North Carolina lawmakers are now working to enact a new conservative budget that provides further tax relief. Those who want to continue the sustainable budgeting of recent years received good news in early June as legislative leaders from both chambers of the General Assembly announced a consensus spending figure that, if the new budget does not exceed it, would have state spending continue to grow slower than the combined rate of population growth plus inflation. More recently, the North Carolina Senate unveiled its version of the budget, which, in addition to spending less than the figure agreed to with the House in early June, cuts the personal income tax rate from 5.25% to 3.99% while phasing out the corporate income tax by 2028. That budget was approved with a bipartisan, veto-proof majority in the North Carolina Senate on June 24.

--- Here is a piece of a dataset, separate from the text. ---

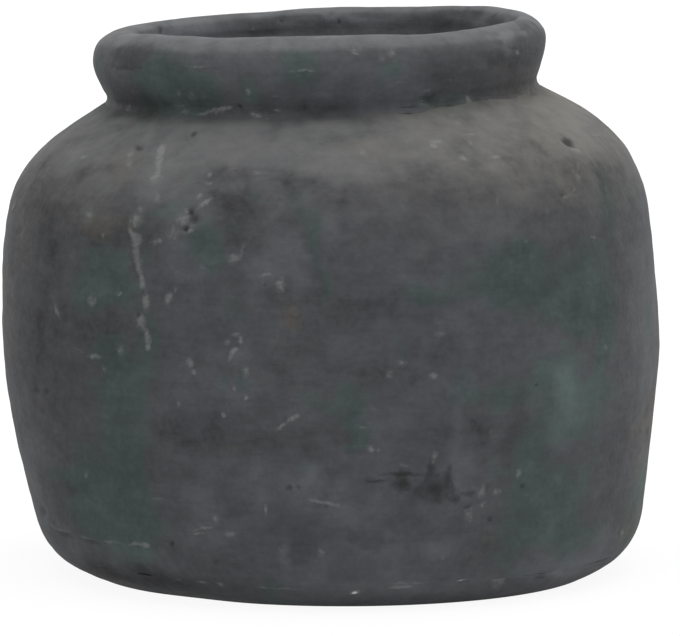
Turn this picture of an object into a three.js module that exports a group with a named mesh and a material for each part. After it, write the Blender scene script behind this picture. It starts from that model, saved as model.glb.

“We are pleased to see that the fiscal restraint the General Assembly has shown over the last ten years will continue,” said Brian Balfour, senior vice president of research at the John Locke Foundation, a Raleigh-based think tank. “It’s a strategy we would like to see added to the state constitution in the Taxpayer Bill of Rights.”

These policies have had the following results (reported in Global Trade):

NORTH CAROLINA

The second-largest food and beverage manufacturing state and the overall fifth-largest manufacturing state in America, North Carolina is home to the largest manufacturing workforce in the Southeast. The manufacturing industry employs 460,000 skilled workers in North Carolina–nearly 11 percent of the state’s workforce. North Carolina manufacturing makes up about 20 percent of the state’s gross state product, to the tune of $102.48 billion in 2017 and $31.06 billion in exports in 2018. North Carolina has experienced tremendous growth in manufacturing goods in recent years, with a nearly 35 percent increase in exports from 2010 to 2018. North Carolina’s pro-business climate and expert workforce make it an ideal state for manufacturers.

North Carolina has set an example Washington, D.C. needs to follow.

How To Create Economic Growth

Yesterday Stephen Moore posted an article at the Wall Street Journal about what has happened in North Carolina since 2013.

The article reports:

Four years ago North Carolina’s unemployment rate was above 10% and the state still bore the effects of its battering in the recession. Many rural towns faced jobless rates of more than 20%. But in 2013 a combination of the biggest tax-rate reductions in the state’s history and a gutsy but controversial unemployment-insurance reform supercharged the state’s economy and has even helped finance budget surpluses.

As Wells Fargo ’s Economics Group recently put it: “North Carolina’s economy has shifted into high gear. Hiring has picked up across nearly every industry.”

The tax cut slashed the state’s top personal income-tax rate to 5.75%, near the regional average, from 7.75%, which had been the highest in the South. The corporate tax rate was cut to 5% from 6.9%. The estate tax was eliminated.

So what happened next? Did the state go bankrupt? Is everyone in the state walking around in rags wondering where their next meal is coming from? Not hardly. On May 6, Gov. McCrory announced that the state has a budget surplus of $400 million.

The article explains:

This is the opposite of what has happened in Kansas, where jobs have been created but revenues have fallen since the top personal income-tax rate was cut from 6.45% in 2012 to 4.6% today and the income tax for small business owners who file as individuals has been eliminated. North Carolina’s former budget director, Art Pope, says one difference between the two states is that “we cut spending too. Kansas didn’t.”

…You won’t hear much about this in national news media, where the preferred story line is that tax cuts don’t work because they were followed by budget deficits in Kansas. In North Carolina, policies to reduce taxes and stop paying people for not working have created jobs and surpluses. Mr. Pope says: “I wish people criticizing Kansas would look at what’s happened here.”

Unfortunately the State of North Carolina has not cut spending as much as some of us would like to see it cut, but we have made progress in the right direction.

For any of you who are still skeptical, this is a picture of the Laffer Curve:

Higher Revenues with Lower Taxes? The Laffer Curve Explained

The bottom line here is very simple–after a certain point, raising taxes is counter productive and will not produce revenue. The best way to increase revenue is to decrease taxes, which stimulates economic activity. As economic activity increases, tax revenue generated as a result of that activity increases. North Carolina has learned that lesson. However, it also helps to reduce government spending–every dollar spent by the government is a dollar taken out of the private sector.